[Excerpt from a dataset]
------------------------------

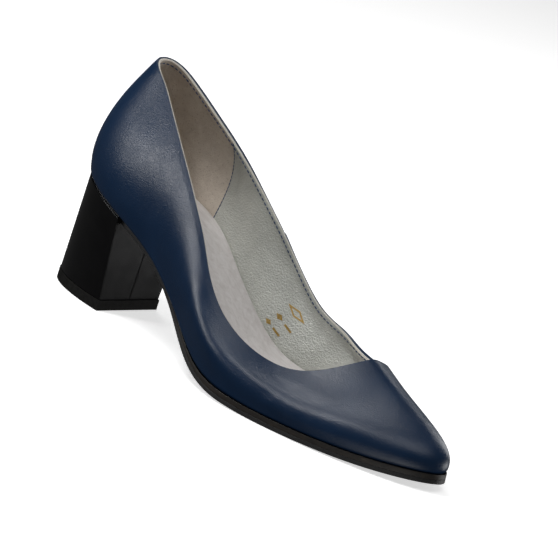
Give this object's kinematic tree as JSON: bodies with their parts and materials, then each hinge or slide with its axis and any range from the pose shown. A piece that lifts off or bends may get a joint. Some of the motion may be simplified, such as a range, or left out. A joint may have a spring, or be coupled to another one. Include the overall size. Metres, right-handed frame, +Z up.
{
  "type": "high heel pump",
  "caption": "Women's closed-toe block-heel pump for the right foot, smooth leather upper, low throat, cement-lasted sole.",
  "frame": {"origin": "on the ground, at the centre of the heel's walking face", "axes": "+X to the toe, +Y to the inner side of the foot, +Z up"},
  "size_m": [0.2498, 0.0824, 0.1193],
  "materials": {
    "navy_leather": "satin smooth grain",
    "silver_lining": "crinkled metallic coat",
    "beige_suede": "napped",
    "sock_leather": "smooth matt",
    "stiffener": "matt fibrous",
    "cotton_tape": "plain woven",
    "sock_foam": "open-cell foam",
    "fibre_board": "pressed cellulose board",
    "steel": "blued spring steel",
    "cork_filler": "granular, bonded cork",
    "rand_brown": "waxed edge",
    "sole_black": "fine matt grain",
    "heel_black": "smooth satin covering",
    "block_plastic": "moulded",
    "top_piece_grey": "matt moulded"
  },
  "bodies": {
    "root": {"vamp": "navy_leather", "medial_quarter": "navy_leather", "vamp_lining": "silver_lining", "heel_grip": "beige_suede", "heel_counter": "stiffener", "toe_puff": "stiffener", "topline_tape": "cotton_tape", "sock_lining": "sock_leather", "sock_foam": "sock_foam", "insole_board": "fibre_board", "shank_board": "fibre_board", "steel_shank": "steel", "shank_rivets": "steel", "bottom_filler": "cork_filler", "sole_rand": "rand_brown", "tread_sole": "sole_black", "heel_block": "block_plastic", "heel_cover": "heel_black", "heel_screw": "steel", "seat_nails": "steel", "top_piece": "top_piece_grey", "top_piece_pins": "steel"}
  },
  "joints": []
}
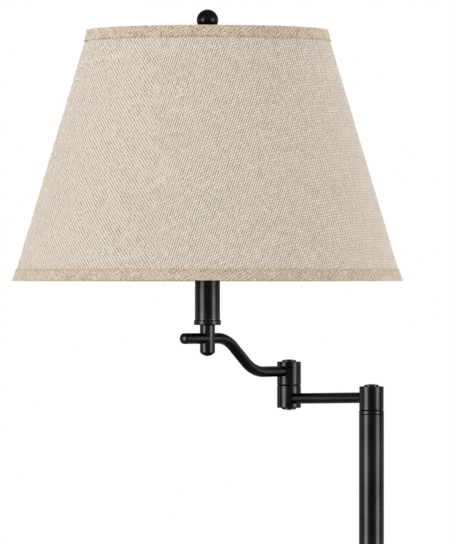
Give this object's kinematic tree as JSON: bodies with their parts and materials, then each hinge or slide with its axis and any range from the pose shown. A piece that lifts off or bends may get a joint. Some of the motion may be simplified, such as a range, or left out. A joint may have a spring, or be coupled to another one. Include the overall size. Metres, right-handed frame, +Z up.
{
  "type": "swing arm floor lamp",
  "caption": "Floor lamp with a round weighted base, a slim pole, a two-part swing arm with an elbow, and a tapered fabric drum shade on a harp.",
  "frame": {"origin": "on the floor, on the pole's axis, at the middle of the felt's underside", "axes": "+Z up along the pole; the shade hangs towards -X at rest, the elbow points towards +Y and the cord inlet faces +Y"},
  "size_m": [0.558, 0.4547, 1.5462],
  "materials": {
    "dark_metal": "satin near-black bronze powder coat",
    "cast_iron": "raw cast",
    "felt": "pressed felt",
    "zinc_steel": "zinc plated",
    "nickel_wire": "nickel plated wire",
    "brass": "satin brass",
    "phenolic": "moulded phenolic",
    "insulating_card": "pressed insulating card",
    "nylon": "natural nylon",
    "lead_sheath": "smooth flexible sheath",
    "bushing_rubber": "moulded rubber",
    "frosted_glass": "frosted white glass",
    "burlap": "plain open weave in natural beige",
    "trim_tape": "folded bias tape of the same cloth",
    "shade_backing": "matte white backing sheet"
  },
  "bodies": {
    "stand": {"base_cover": "dark_metal", "base_weight": "cast_iron", "base_felt": "felt", "base_collar": "dark_metal", "base_nipple": "zinc_steel", "base_nut": "zinc_steel", "base_washer": "zinc_steel", "cord_bushing": "bushing_rubber", "pole_foot_plug": "zinc_steel", "pole_lower": "dark_metal", "pole_middle": "dark_metal", "pole_upper": "dark_metal", "pole_couplers": "zinc_steel", "pole_top_plug": "zinc_steel", "pole_ring": "dark_metal", "pole_pivot": "zinc_steel", "pole_nuts": "zinc_steel", "pole_disc_spring": "zinc_steel", "pole_friction_washer": "nylon", "pole_lead": "lead_sheath", "splice_caps": "nylon"},
    "straight_arm": {"pole_barrel": "dark_metal", "pole_cap": "dark_metal", "straight_tube": "dark_metal", "elbow_lower_barrel": "dark_metal", "elbow_lower_cap": "dark_metal", "elbow_pivot": "zinc_steel", "elbow_nuts": "zinc_steel", "elbow_disc_spring": "zinc_steel", "elbow_friction_washer": "nylon", "straight_lead": "lead_sheath"},
    "curved_arm": {"elbow_upper_barrel": "dark_metal", "elbow_upper_cap": "dark_metal", "curved_tube": "dark_metal", "tube_end_plug": "dark_metal", "curved_lead": "lead_sheath", "socket_post": "dark_metal", "socket_cup": "dark_metal", "neck_sleeve": "dark_metal", "neck_nipple": "zinc_steel", "neck_nut": "zinc_steel", "harp_saddle": "dark_metal", "harp_bow": "dark_metal", "socket_cap": "brass", "socket_shell": "brass", "socket_liner": "insulating_card", "socket_core": "phenolic", "socket_screw_shell": "brass", "terminal_screws": "brass"},
    "switch_knob": {"switch_knob": "phenolic"},
    "harp_ferrule_left": {"harp_ferrule_left": "dark_metal"},
    "harp_ferrule_right": {"harp_ferrule_right": "dark_metal"},
    "bulb": {"bulb_base": "brass", "bulb_glass": "frosted_glass"},
    "shade": {"shade_fabric": "burlap", "shade_liner": "shade_backing", "shade_trims": "trim_tape", "shade_spider": "nickel_wire", "shade_bottom_ring": "nickel_wire"},
    "finial": {"finial": "dark_metal"}
  },
  "joints": [
    {"name": "pole_swing", "type": "hinge", "parent": "stand", "child": "straight_arm", "pos_m": [0, 0, 1.07987], "axis": [0, 0, 1], "range_deg": [-160, 160]},
    {"name": "elbow_swing", "type": "hinge", "parent": "straight_arm", "child": "curved_arm", "pos_m": [-0.09431, 0.1486, 1.10702], "axis": [0, 0, 1], "range_deg": [-274.4, 45.6]},
    {"name": "switch_turn", "type": "hinge", "parent": "curved_arm", "child": "switch_knob", "pos_m": [-0.19068, 0.00133, 1.28598], "axis": [0, -1, 0], "continuous": true},
    {"name": "ferrule_left_lift", "type": "slide", "parent": "curved_arm", "child": "harp_ferrule_left", "axis": [0, 0, 1], "range_m": [0, 0.012]},
    {"name": "ferrule_right_lift", "type": "slide", "parent": "curved_arm", "child": "harp_ferrule_right", "axis": [0, 0, 1], "range_m": [0, 0.012]},
    {"name": "bulb_turn", "type": "hinge", "parent": "curved_arm", "child": "bulb", "pos_m": [-0.19068, 0.00133, 1.3], "axis": [0, 0, 1], "continuous": true},
    {"name": "shade_turn", "type": "hinge", "parent": "curved_arm", "child": "shade", "pos_m": [-0.19068, 0.00133, 1.5], "axis": [0, 0, 1], "continuous": true},
    {"name": "finial_turn", "type": "hinge", "parent": "curved_arm", "child": "finial", "pos_m": [-0.19068, 0.00133, 1.52], "axis": [0, 0, 1], "continuous": true}
  ]
}
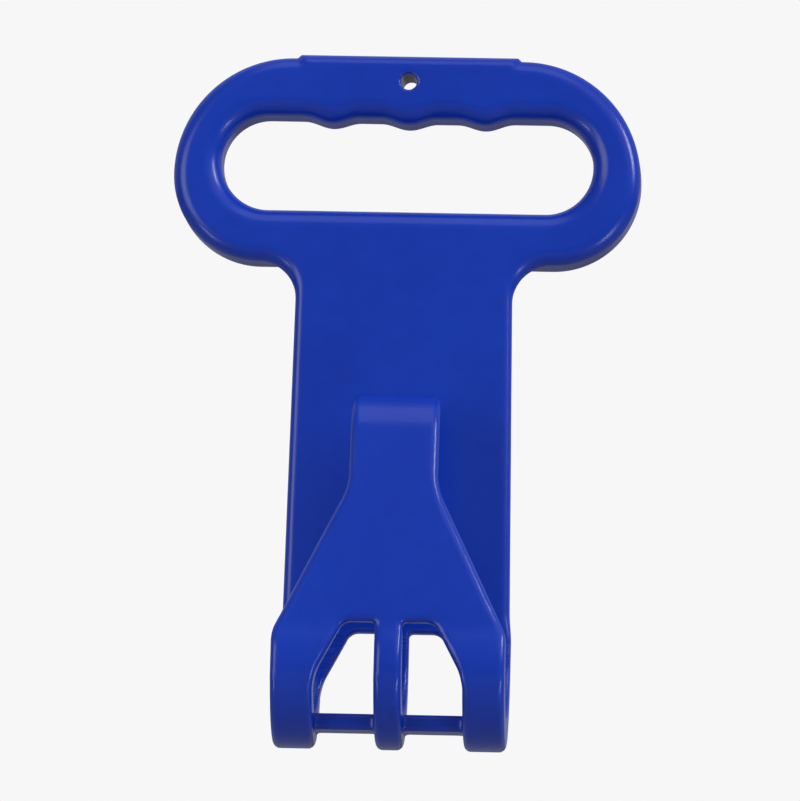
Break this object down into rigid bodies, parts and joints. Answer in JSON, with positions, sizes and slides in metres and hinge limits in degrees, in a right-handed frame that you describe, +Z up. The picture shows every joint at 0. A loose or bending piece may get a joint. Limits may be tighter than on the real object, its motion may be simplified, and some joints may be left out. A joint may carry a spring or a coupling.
{
  "type": "cable holder",
  "caption": "Hanging holder for a coiled cable, with an oval carry handle that has finger ridges, a flat back plate and a J-shaped hook with legs, windows and a curled tongue.",
  "frame": {"origin": "axis of the hanging hole in the grip, at the back plane of the handle, which is the side that faces a wall", "axes": "+Z up along the back plate towards the grip, -Y towards the side the hook opens to and +Y towards the wall, +X across the handle; the piece is symmetrical about X = 0"},
  "size_m": [0.1222, 0.0544, 0.1833],
  "materials": {
    "holder": "satin moulded, royal blue through the whole piece"
  },
  "bodies": {
    "root": {"cable_holder": "holder"}
  },
  "joints": []
}
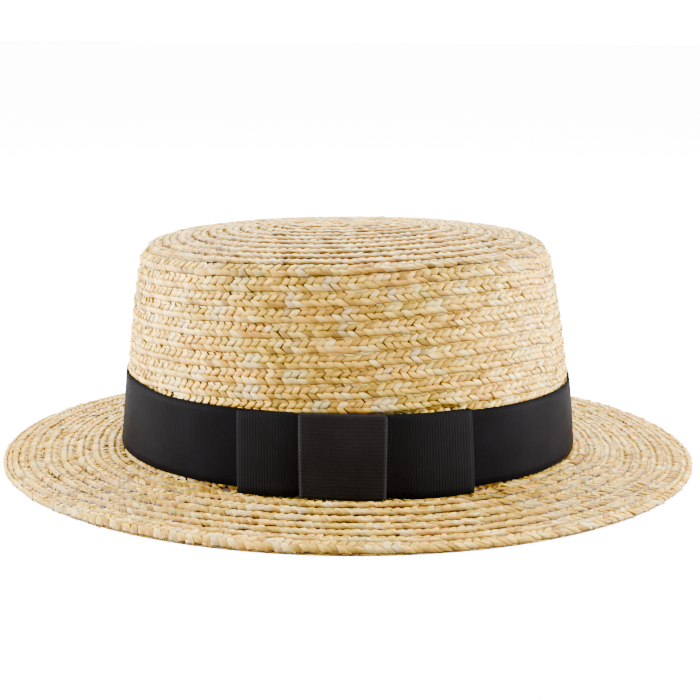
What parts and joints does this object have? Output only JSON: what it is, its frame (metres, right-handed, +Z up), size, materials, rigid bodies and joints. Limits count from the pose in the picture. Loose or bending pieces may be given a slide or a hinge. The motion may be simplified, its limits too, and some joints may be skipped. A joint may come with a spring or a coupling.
{
  "type": "straw boater hat",
  "caption": "Stiff straw boater: oval crown with a nearly flat tip, level brim of sewn plait, black grosgrain ribbon and flat bow.",
  "frame": {"origin": "middle of the brim's rim, on the surface that the hat rests on", "axes": "+Z up through the crown; -X towards the front of the hat as worn, +X towards its back; -Y towards the side with the bow, the wearer's left"},
  "size_m": [0.309, 0.277, 0.1047],
  "materials": {
    "crown_straw": "natural wheat-straw plait, satin sheen",
    "brim_straw": "natural wheat-straw plait, satin sheen",
    "ribbon": "black grosgrain, soft sheen",
    "bow_ribbon": "black grosgrain, soft sheen",
    "knot_ribbon": "black grosgrain, ribs level"
  },
  "bodies": {
    "root": {"crown": "crown_straw", "brim": "brim_straw", "hat_band": "ribbon", "bow_loops": "bow_ribbon", "bow_knot": "knot_ribbon"}
  },
  "joints": []
}
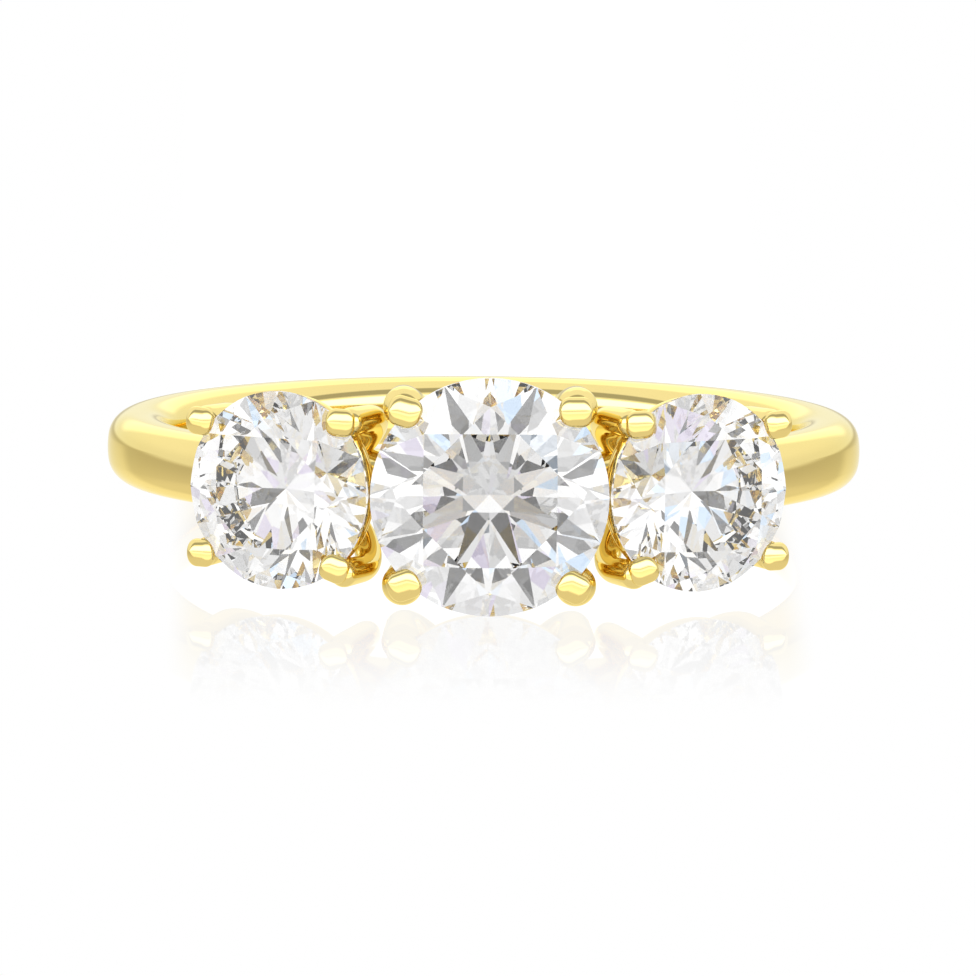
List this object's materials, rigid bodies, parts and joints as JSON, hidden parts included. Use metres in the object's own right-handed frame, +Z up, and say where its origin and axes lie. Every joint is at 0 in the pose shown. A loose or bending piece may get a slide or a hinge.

------------------------------

### Problem to work on
Give again only the lines of the material above that run from the one with "What parts and" through the end, both included, exactly as they appear.

### Answer to the task
What parts and joints does this object have? Output only JSON: what it is, its frame (metres, right-handed, +Z up), size, materials, rigid bodies and joints. Limits count from the pose in the picture. Loose or bending pieces may be given a slide or a hinge. The motion may be simplified, its limits too, and some joints may be skipped. A joint may come with a spring or a coupling.
{
  "type": "straw boater hat",
  "caption": "Stiff straw boater: oval crown with a nearly flat tip, level brim of sewn plait, black grosgrain ribbon and flat bow.",
  "frame": {"origin": "middle of the brim's rim, on the surface that the hat rests on", "axes": "+Z up through the crown; -X towards the front of the hat as worn, +X towards its back; -Y towards the side with the bow, the wearer's left"},
  "size_m": [0.309, 0.277, 0.1047],
  "materials": {
    "crown_straw": "natural wheat-straw plait, satin sheen",
    "brim_straw": "natural wheat-straw plait, satin sheen",
    "ribbon": "black grosgrain, soft sheen",
    "bow_ribbon": "black grosgrain, soft sheen",
    "knot_ribbon": "black grosgrain, ribs level"
  },
  "bodies": {
    "root": {"crown": "crown_straw", "brim": "brim_straw", "hat_band": "ribbon", "bow_loops": "bow_ribbon", "bow_knot": "knot_ribbon"}
  },
  "joints": []
}
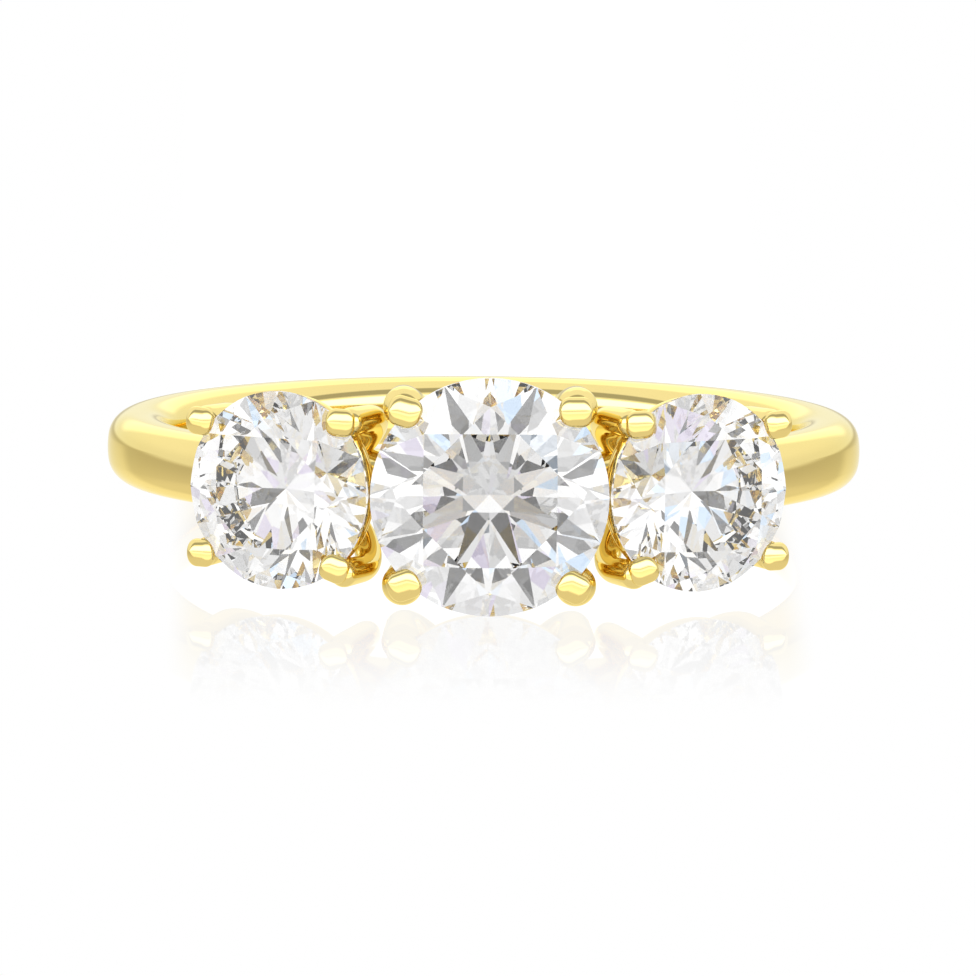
List this object's materials, rigid bodies, parts and joints as JSON, hidden parts included. Use metres in the object's own right-handed frame, +Z up, and say where its origin and axes lie. Every joint is at 0 in the pose shown. A loose or bending piece may get a slide or a hinge.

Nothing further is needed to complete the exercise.